The wisdom of this article I may have compressed long ago in my own capsulized advice about depression:
1) It is better to do something than nothing.
2) It is better to do something active than passive.
3) It is better to be with or around people than alone.
4) Try to set an achievable goal each day, however small.
Still when one is seriously depressed, following this advice or even more daunting, trying to achieve agreeableness and a sense of personal control are almost unimaginable. But courage, my friends, courage. "Never give up, never ever give up" quoth a famous depressive, Winston Churchill. I need this kind of courage if I am to save myself.

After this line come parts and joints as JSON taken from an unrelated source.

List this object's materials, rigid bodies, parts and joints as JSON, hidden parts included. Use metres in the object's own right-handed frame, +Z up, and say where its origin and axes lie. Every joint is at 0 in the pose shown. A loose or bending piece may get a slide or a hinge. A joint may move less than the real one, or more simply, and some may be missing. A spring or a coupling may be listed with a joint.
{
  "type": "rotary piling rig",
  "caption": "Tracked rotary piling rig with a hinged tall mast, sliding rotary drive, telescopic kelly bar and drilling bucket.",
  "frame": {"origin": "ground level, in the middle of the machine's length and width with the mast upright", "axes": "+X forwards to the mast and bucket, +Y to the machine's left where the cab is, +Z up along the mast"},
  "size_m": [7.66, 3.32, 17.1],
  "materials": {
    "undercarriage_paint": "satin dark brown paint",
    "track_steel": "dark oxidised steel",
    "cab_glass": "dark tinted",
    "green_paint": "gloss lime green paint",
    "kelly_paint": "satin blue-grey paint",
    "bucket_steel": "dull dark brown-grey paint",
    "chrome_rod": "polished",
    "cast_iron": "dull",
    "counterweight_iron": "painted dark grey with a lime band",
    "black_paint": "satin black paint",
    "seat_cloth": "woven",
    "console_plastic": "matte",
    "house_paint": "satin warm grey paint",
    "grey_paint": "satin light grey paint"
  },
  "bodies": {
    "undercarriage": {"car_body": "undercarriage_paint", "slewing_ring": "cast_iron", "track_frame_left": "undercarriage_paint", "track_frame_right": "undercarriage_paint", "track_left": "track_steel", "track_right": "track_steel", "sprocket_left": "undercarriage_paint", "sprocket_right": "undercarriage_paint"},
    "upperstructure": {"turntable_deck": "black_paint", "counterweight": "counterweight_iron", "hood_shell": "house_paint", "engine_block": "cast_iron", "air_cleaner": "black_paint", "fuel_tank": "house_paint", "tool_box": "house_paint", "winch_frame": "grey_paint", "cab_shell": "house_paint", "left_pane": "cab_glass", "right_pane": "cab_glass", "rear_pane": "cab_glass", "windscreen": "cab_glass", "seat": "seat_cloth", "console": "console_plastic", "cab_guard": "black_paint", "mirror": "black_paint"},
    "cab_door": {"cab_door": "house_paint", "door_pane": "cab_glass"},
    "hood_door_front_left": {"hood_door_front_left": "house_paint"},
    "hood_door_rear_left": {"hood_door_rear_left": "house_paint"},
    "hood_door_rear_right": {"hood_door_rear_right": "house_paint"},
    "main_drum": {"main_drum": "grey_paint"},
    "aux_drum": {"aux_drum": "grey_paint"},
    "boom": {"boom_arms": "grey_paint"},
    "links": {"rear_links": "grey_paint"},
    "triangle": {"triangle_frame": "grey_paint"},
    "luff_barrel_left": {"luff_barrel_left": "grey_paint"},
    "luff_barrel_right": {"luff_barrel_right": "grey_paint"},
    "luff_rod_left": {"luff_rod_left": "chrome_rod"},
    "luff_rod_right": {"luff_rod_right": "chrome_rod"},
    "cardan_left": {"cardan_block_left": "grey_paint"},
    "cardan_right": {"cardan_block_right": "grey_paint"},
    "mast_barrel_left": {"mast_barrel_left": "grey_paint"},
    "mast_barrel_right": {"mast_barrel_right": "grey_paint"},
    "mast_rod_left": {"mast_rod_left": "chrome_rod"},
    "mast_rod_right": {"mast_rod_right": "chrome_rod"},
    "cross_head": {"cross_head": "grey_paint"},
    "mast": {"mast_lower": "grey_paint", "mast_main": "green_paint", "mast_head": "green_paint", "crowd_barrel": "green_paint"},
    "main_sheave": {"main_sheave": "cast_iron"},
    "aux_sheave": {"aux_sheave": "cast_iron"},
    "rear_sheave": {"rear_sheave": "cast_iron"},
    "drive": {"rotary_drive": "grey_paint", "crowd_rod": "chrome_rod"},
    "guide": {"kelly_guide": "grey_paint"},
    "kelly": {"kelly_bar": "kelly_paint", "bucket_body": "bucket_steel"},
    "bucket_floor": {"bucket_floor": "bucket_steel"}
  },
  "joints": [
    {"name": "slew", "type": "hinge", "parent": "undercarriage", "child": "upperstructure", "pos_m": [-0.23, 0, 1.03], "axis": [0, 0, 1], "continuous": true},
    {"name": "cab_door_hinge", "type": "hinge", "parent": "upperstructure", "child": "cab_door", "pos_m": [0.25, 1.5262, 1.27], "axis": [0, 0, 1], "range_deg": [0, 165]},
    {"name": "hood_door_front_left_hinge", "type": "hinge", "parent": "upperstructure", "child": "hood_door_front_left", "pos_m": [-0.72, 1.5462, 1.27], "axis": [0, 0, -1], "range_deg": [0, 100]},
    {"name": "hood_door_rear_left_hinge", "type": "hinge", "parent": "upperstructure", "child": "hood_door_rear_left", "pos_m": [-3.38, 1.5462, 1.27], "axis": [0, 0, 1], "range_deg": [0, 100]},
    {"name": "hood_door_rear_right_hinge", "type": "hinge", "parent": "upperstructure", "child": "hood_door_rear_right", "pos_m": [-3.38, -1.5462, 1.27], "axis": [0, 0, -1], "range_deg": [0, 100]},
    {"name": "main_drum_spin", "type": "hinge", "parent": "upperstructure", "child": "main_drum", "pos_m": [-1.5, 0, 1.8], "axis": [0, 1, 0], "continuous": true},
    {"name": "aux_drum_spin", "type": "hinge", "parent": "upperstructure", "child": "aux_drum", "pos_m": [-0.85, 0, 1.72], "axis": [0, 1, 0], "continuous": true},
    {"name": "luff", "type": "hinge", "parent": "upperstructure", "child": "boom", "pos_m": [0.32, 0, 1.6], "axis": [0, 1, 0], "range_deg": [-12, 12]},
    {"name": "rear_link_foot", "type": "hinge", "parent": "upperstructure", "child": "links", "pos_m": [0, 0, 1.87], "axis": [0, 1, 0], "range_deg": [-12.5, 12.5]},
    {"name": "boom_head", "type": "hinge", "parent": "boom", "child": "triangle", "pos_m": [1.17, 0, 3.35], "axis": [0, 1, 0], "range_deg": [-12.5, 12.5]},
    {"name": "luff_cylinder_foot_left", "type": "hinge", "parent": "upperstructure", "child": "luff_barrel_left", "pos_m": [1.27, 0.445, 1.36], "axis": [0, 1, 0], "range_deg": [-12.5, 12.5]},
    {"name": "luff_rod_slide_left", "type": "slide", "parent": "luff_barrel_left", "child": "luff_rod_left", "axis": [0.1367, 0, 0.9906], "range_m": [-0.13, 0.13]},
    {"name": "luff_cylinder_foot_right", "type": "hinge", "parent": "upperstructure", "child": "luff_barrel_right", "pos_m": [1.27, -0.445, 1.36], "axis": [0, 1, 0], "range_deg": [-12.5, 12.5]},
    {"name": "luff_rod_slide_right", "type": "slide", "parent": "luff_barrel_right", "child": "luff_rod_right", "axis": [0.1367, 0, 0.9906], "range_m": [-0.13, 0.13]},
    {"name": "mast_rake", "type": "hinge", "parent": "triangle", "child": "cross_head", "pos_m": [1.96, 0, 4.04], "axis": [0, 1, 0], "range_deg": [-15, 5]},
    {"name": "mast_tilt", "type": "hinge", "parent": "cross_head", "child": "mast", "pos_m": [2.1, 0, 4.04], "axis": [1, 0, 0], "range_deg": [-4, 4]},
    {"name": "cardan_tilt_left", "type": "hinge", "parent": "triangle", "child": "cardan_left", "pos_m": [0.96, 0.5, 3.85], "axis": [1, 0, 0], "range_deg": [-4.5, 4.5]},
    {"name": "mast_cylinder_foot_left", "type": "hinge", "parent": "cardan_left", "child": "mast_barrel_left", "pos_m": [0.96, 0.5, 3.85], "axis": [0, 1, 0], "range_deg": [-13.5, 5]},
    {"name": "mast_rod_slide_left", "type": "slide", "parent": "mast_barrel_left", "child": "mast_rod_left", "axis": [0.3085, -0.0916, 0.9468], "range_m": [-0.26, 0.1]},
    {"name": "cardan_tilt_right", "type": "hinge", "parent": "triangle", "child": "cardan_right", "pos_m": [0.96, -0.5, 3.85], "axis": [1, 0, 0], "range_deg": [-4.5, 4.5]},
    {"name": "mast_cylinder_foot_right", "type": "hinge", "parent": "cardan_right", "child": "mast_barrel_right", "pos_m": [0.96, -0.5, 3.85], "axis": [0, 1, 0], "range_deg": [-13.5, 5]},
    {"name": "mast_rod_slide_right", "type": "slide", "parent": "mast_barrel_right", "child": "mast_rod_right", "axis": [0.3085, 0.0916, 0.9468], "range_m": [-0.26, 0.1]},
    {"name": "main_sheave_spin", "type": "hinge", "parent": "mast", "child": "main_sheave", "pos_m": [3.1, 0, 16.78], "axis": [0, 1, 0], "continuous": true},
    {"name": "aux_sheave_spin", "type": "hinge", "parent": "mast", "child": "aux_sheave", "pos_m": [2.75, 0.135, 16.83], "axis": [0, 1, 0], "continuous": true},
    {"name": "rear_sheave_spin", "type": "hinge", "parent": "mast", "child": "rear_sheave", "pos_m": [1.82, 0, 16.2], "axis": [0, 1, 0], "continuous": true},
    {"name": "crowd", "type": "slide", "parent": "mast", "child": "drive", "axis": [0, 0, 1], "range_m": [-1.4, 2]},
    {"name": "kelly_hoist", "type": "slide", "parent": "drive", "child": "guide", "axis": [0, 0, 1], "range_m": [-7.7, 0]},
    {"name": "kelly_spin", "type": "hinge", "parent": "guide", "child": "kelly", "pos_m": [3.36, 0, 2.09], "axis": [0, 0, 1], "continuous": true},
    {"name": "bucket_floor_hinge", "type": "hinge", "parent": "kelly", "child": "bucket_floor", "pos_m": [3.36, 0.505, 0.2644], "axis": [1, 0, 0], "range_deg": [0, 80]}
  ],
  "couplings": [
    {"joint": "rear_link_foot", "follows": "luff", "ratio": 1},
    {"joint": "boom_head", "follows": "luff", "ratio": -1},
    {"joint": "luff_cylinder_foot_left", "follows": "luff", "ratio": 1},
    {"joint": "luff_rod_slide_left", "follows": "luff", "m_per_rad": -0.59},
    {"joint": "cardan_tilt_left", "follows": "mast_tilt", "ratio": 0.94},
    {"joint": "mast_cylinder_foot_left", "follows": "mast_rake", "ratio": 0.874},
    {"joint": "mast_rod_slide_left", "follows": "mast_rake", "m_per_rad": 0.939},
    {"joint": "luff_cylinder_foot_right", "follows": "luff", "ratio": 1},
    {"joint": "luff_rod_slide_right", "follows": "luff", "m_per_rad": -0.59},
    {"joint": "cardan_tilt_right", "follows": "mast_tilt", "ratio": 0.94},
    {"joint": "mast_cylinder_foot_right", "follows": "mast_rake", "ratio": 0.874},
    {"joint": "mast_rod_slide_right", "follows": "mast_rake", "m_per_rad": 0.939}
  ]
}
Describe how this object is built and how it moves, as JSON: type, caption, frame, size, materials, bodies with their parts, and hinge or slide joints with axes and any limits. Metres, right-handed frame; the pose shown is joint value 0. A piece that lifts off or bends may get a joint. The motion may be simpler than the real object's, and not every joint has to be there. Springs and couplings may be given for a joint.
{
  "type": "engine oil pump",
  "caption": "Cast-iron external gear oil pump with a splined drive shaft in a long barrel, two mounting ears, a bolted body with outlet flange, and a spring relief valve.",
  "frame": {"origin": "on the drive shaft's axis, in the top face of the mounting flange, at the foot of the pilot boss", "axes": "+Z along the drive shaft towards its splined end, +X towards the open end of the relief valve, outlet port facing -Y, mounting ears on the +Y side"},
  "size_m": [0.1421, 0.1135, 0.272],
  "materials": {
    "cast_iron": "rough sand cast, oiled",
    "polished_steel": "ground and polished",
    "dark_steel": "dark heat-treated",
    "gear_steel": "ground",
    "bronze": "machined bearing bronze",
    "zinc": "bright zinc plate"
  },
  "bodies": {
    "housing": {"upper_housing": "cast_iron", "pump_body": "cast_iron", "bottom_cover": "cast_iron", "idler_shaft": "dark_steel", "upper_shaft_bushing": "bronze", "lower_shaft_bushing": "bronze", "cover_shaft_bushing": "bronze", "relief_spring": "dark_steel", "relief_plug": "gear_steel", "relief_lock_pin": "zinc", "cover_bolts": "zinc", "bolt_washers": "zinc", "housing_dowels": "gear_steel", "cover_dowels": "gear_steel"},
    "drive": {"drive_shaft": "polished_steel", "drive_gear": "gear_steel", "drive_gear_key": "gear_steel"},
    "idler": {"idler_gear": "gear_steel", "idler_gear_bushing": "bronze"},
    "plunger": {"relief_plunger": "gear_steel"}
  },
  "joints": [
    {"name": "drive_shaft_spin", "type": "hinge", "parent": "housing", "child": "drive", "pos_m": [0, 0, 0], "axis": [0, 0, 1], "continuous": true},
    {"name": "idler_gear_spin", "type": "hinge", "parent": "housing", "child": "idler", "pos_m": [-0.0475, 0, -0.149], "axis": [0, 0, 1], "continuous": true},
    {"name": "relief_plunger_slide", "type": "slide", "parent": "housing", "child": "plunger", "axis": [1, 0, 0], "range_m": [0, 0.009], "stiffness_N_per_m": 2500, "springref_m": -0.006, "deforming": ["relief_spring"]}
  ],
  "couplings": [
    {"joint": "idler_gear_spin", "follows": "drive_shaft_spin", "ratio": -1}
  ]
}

If psychotherapy doesn't help, what do I have left? Voodoo? I'd much rather sacrifice a chicken than work hard to reverse my dysfunctional,ingrained mental processes. But to what do I owe them? A genetically inherited disease beyond my control, a malady of the brain? (Studies have confirmed that depression changes the very structure of the brain, up to a 20% decrease in the volume of the amygdala, for instance.) How can psychology affect this?
Obviously it is not one or the other. It is both nature and nurture. Talking oneself out of the pits must be of some utility or it would not be so firmly in practice.
The etymological root of therapy is "correction." Can I be "corrected" at this late date, at age 56, when my brain has already been changed by my disease? I have to hope so. And hope is so essential to surviving depression. I can't think of anything more valuable. Despite past experience, I must imbue the psychotherapeutic process with hope. Then again, how can one hour a week compete with the other 167? One hopes that the patient can apply the lessons of therapy during the hours away from the therapist, else all is in vain. But ideally we need some kind of boot camp for depressives, as modeling is the best form of teaching, and in these camps there should be more healthy individuals than sick ones.
One of the great disadvantages of a mental hospital, one I recently experienced, is that all the sick people are thrown together. Who are they to help each other? The staff is not powerful enough to successfully model new behaviors. They are too often lost in paperwork anyway. It would be so much better to place a mentally ill person in a healthy family for a time than subject them to the idiosyncrasies of other patients. But health is at a premium, and would fetch a premium price, and besides, this approach is not likely to ever be implemented while present models of disease and health predominate.
Still, if there is a family out there willing to adopt me for a time, I would seriously consider it--with my wife's permission, of course (is that too much an expression of an external locus of control?).